-- DO THIS --
Up to and including the line with "const HOOK_AZIMUTHS = [-30, 60, 150, 240];", reproduce the listing below exactly, beginning at its first line.

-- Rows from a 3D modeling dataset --
· · · · ·

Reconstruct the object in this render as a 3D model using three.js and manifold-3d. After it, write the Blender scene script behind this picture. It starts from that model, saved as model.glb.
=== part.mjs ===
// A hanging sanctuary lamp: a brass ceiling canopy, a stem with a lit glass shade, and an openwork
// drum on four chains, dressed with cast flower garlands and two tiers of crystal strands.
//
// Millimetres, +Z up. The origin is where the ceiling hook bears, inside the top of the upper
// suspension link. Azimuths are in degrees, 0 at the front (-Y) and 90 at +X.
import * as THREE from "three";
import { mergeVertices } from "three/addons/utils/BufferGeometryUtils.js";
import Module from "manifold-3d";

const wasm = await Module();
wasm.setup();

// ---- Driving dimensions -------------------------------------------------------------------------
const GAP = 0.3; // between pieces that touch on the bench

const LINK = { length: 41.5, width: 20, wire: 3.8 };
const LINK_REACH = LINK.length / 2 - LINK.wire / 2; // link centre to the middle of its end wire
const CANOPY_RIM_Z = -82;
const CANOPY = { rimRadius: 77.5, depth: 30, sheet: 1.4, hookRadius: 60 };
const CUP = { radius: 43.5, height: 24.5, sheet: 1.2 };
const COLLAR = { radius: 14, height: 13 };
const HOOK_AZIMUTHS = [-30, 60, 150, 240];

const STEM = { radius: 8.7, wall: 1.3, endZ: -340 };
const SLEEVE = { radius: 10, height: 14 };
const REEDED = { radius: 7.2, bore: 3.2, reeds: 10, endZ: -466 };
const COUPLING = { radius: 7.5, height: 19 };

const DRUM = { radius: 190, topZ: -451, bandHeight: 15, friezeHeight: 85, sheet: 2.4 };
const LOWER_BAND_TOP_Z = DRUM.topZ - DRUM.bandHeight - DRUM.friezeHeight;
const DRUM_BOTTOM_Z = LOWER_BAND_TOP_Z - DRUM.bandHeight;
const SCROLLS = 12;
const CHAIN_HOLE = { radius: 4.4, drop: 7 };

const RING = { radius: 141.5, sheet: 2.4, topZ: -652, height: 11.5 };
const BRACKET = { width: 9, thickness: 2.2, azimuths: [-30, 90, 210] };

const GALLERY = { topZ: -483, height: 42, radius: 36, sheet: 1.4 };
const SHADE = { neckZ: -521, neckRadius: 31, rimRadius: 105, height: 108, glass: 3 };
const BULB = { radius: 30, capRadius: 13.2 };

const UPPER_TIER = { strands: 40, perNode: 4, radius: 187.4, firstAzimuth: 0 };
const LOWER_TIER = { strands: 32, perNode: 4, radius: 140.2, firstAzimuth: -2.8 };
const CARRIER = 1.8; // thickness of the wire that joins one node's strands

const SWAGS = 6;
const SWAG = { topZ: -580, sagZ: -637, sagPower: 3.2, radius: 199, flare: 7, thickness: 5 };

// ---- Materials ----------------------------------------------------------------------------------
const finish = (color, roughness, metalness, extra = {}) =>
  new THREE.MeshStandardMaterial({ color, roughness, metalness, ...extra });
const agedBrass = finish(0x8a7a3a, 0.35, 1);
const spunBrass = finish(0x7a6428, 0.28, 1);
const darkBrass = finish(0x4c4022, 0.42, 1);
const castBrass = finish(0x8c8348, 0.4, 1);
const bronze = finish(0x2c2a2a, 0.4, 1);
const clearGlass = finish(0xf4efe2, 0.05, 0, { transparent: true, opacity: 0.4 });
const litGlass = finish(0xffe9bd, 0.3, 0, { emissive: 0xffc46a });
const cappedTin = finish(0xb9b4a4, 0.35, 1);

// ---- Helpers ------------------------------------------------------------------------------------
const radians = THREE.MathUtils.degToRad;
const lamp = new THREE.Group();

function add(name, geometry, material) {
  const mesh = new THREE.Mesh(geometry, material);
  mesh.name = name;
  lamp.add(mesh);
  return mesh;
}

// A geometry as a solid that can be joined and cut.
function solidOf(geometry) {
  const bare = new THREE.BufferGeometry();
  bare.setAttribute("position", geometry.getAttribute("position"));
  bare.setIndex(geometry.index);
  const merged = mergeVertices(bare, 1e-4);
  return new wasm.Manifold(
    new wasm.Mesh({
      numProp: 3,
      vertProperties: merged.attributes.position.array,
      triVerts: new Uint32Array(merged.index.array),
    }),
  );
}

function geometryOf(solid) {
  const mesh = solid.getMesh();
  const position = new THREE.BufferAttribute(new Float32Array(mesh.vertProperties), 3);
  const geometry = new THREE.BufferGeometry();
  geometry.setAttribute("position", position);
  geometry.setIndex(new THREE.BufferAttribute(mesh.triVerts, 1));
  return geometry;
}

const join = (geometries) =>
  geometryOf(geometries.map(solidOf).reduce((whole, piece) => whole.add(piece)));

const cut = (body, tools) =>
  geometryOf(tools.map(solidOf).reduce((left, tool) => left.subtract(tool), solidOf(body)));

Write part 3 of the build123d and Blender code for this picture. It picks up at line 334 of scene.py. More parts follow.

· · · · ·

-- THE ANSWER --
Reconstruct the object in this render as a 3D model using three.js and manifold-3d. After it, write the Blender scene script behind this picture. It starts from that model, saved as model.glb.
=== part.mjs ===
// A hanging sanctuary lamp: a brass ceiling canopy, a stem with a lit glass shade, and an openwork
// drum on four chains, dressed with cast flower garlands and two tiers of crystal strands.
//
// Millimetres, +Z up. The origin is where the ceiling hook bears, inside the top of the upper
// suspension link. Azimuths are in degrees, 0 at the front (-Y) and 90 at +X.
import * as THREE from "three";
import { mergeVertices } from "three/addons/utils/BufferGeometryUtils.js";
import Module from "manifold-3d";

const wasm = await Module();
wasm.setup();

// ---- Driving dimensions -------------------------------------------------------------------------
const GAP = 0.3; // between pieces that touch on the bench

const LINK = { length: 41.5, width: 20, wire: 3.8 };
const LINK_REACH = LINK.length / 2 - LINK.wire / 2; // link centre to the middle of its end wire
const CANOPY_RIM_Z = -82;
const CANOPY = { rimRadius: 77.5, depth: 30, sheet: 1.4, hookRadius: 60 };
const CUP = { radius: 43.5, height: 24.5, sheet: 1.2 };
const COLLAR = { radius: 14, height: 13 };
const HOOK_AZIMUTHS = [-30, 60, 150, 240];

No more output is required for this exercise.